● What is expected
Start at the line containing "bpy.context.view_layer.update()" and stop at the line containing "return low, high"; copy those lines exactly, both ends included, and no others.

● Data provided
------------------------

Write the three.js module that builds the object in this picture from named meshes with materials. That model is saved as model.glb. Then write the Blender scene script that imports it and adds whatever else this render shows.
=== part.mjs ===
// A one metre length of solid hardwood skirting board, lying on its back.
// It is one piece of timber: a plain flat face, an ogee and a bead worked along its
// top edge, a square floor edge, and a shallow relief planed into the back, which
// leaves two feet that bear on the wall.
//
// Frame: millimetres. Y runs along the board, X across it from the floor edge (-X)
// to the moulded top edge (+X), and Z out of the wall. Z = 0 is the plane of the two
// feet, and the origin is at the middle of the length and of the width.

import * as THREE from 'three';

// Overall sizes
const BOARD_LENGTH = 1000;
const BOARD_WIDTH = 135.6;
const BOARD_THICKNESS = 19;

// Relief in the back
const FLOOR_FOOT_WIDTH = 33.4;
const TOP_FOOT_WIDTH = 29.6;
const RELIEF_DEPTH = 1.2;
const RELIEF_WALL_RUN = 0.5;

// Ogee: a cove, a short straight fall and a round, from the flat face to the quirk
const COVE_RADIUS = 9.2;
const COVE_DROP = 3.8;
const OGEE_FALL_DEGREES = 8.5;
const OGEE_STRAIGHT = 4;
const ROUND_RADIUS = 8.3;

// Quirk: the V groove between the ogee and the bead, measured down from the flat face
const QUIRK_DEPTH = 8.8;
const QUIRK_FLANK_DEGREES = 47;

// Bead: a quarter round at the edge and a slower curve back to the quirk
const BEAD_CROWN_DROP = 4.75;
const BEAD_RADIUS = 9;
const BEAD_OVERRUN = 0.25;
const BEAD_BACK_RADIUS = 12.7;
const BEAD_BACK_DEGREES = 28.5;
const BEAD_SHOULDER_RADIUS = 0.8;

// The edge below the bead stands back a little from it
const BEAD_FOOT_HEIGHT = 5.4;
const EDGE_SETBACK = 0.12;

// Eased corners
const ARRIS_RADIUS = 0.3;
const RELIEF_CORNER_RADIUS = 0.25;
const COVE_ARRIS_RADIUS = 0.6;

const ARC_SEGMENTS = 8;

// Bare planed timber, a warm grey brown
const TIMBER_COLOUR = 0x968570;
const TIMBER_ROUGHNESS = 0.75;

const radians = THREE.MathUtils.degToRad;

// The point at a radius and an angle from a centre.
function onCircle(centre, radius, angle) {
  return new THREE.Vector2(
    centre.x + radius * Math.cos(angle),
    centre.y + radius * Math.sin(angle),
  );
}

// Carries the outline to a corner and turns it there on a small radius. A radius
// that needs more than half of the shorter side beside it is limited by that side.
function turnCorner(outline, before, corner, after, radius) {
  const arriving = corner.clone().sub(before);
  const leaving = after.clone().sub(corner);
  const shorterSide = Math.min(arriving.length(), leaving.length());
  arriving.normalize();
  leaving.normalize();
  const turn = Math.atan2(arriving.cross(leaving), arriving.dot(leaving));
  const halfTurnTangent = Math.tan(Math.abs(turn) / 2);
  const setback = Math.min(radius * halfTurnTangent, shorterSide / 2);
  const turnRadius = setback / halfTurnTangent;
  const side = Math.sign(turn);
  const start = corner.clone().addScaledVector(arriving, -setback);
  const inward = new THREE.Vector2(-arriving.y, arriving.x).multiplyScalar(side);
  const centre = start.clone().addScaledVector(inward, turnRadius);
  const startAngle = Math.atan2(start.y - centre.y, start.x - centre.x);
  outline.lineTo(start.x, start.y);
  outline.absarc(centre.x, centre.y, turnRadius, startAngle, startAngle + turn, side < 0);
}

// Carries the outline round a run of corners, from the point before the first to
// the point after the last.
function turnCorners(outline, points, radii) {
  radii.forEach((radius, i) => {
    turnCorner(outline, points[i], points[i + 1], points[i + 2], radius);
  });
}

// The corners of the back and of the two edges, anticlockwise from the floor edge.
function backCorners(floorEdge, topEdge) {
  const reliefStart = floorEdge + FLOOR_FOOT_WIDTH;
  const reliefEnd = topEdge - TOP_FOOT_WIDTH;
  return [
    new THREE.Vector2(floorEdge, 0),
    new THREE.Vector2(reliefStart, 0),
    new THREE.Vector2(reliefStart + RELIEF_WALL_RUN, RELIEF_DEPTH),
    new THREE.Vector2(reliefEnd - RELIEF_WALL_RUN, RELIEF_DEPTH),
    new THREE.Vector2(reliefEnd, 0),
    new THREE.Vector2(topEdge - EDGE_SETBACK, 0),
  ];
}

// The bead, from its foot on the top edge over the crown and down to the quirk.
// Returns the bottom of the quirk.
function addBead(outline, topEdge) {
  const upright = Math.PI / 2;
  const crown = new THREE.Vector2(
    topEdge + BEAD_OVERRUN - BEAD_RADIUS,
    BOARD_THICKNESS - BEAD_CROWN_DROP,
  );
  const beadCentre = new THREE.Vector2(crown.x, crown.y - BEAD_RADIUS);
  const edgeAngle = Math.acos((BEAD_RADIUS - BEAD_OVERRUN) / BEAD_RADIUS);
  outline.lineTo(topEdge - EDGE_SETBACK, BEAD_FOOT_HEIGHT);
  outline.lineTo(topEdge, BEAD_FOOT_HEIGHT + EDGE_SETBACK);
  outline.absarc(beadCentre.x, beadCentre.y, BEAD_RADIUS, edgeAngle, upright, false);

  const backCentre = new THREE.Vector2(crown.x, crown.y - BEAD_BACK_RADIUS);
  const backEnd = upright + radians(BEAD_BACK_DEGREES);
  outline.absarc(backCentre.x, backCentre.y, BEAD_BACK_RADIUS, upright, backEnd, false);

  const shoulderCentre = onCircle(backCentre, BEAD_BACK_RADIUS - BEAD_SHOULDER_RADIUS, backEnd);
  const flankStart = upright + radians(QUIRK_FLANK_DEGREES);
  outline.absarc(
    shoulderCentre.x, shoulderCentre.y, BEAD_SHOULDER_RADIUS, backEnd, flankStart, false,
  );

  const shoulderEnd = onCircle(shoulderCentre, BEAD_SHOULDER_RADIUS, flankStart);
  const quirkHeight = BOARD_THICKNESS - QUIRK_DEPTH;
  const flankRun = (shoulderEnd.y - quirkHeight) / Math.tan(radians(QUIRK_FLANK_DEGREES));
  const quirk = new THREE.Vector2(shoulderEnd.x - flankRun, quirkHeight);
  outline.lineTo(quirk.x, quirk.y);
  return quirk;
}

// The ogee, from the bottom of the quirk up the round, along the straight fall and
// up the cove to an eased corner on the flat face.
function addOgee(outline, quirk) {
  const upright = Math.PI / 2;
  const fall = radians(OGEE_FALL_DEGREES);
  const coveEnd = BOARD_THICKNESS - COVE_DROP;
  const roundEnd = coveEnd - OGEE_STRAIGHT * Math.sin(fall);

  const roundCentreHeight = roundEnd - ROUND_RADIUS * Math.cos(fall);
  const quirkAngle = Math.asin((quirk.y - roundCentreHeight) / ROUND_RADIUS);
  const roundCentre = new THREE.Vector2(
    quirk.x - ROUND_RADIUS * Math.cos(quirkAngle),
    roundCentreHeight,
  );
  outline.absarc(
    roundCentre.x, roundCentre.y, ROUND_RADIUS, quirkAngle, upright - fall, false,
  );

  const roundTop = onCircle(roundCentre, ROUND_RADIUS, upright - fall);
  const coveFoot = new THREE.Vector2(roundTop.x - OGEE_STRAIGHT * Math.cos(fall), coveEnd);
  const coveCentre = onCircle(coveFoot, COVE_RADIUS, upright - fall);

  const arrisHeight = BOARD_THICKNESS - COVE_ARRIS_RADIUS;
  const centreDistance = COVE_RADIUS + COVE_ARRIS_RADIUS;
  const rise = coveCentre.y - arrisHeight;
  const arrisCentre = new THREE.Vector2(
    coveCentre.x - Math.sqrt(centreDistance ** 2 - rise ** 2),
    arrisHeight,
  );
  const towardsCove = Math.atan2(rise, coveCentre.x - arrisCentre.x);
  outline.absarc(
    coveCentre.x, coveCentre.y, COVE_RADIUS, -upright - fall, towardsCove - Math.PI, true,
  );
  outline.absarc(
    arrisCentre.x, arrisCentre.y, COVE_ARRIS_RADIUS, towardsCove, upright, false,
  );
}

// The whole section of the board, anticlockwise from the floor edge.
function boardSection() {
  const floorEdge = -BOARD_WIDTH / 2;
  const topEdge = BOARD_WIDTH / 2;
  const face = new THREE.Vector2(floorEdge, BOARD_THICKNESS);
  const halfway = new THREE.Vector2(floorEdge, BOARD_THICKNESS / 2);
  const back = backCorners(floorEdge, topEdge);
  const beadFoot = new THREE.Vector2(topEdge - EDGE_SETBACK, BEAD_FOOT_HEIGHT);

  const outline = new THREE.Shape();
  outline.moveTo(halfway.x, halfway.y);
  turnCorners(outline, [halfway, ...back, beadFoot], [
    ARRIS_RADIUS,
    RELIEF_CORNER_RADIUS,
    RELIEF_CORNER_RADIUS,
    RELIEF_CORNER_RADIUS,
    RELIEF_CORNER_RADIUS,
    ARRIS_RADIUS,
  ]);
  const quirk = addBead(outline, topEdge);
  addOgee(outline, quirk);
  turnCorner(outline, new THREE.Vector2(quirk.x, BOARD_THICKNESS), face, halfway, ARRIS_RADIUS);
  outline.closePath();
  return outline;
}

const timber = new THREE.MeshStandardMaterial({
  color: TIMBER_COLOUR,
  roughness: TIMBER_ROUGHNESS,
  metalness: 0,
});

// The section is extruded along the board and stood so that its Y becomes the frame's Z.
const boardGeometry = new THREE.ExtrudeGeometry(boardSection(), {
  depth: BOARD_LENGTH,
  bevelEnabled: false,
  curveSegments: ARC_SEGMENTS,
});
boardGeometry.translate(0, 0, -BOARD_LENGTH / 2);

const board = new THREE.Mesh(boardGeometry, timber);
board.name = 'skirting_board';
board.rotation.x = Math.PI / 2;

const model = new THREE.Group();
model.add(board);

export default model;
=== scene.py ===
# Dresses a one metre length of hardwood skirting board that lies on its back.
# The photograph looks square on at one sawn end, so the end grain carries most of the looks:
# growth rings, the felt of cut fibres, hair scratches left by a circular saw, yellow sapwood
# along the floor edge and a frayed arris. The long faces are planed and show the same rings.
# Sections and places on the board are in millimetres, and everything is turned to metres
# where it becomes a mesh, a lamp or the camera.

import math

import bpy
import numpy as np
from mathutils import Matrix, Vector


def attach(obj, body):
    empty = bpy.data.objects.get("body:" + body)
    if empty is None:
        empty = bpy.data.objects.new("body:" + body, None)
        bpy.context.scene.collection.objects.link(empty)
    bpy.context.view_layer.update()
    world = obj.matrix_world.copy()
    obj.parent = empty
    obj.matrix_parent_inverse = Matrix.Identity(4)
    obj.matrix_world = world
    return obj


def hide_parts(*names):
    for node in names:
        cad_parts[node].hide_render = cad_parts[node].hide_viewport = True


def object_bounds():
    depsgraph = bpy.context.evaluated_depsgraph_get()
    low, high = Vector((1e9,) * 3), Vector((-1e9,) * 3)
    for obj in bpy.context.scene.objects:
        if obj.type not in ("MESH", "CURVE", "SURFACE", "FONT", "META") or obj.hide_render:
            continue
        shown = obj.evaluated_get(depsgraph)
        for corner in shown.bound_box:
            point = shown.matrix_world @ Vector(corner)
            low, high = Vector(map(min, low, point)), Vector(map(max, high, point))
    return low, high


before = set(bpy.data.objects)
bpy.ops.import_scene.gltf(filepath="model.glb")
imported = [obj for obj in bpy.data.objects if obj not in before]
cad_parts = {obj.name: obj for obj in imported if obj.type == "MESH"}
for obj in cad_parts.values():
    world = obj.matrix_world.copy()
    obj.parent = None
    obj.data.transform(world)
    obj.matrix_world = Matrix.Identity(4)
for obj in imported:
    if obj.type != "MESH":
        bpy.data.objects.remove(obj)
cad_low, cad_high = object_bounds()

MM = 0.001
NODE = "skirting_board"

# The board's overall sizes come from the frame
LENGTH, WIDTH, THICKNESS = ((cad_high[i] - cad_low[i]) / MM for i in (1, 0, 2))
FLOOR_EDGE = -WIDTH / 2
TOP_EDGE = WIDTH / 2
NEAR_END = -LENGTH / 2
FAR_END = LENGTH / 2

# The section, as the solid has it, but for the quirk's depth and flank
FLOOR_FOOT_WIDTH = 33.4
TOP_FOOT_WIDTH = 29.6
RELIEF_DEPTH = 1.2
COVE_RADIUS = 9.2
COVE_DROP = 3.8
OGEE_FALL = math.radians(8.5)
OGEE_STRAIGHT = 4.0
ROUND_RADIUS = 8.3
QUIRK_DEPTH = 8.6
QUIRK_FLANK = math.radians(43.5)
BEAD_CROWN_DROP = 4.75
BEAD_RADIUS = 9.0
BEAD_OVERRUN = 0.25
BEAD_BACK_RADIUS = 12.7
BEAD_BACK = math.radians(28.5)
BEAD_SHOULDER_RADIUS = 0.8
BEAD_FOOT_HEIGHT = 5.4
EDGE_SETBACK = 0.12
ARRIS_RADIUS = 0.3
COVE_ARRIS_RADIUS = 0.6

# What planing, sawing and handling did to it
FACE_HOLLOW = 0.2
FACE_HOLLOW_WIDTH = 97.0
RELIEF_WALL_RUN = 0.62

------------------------

● Answer in full
    bpy.context.view_layer.update()
    world = obj.matrix_world.copy()
    obj.parent = empty
    obj.matrix_parent_inverse = Matrix.Identity(4)
    obj.matrix_world = world
    return obj


def hide_parts(*names):
    for node in names:
        cad_parts[node].hide_render = cad_parts[node].hide_viewport = True


def object_bounds():
    depsgraph = bpy.context.evaluated_depsgraph_get()
    low, high = Vector((1e9,) * 3), Vector((-1e9,) * 3)
    for obj in bpy.context.scene.objects:
        if obj.type not in ("MESH", "CURVE", "SURFACE", "FONT", "META") or obj.hide_render:
            continue
        shown = obj.evaluated_get(depsgraph)
        for corner in shown.bound_box:
            point = shown.matrix_world @ Vector(corner)
            low, high = Vector(map(min, low, point)), Vector(map(max, high, point))
    return low, high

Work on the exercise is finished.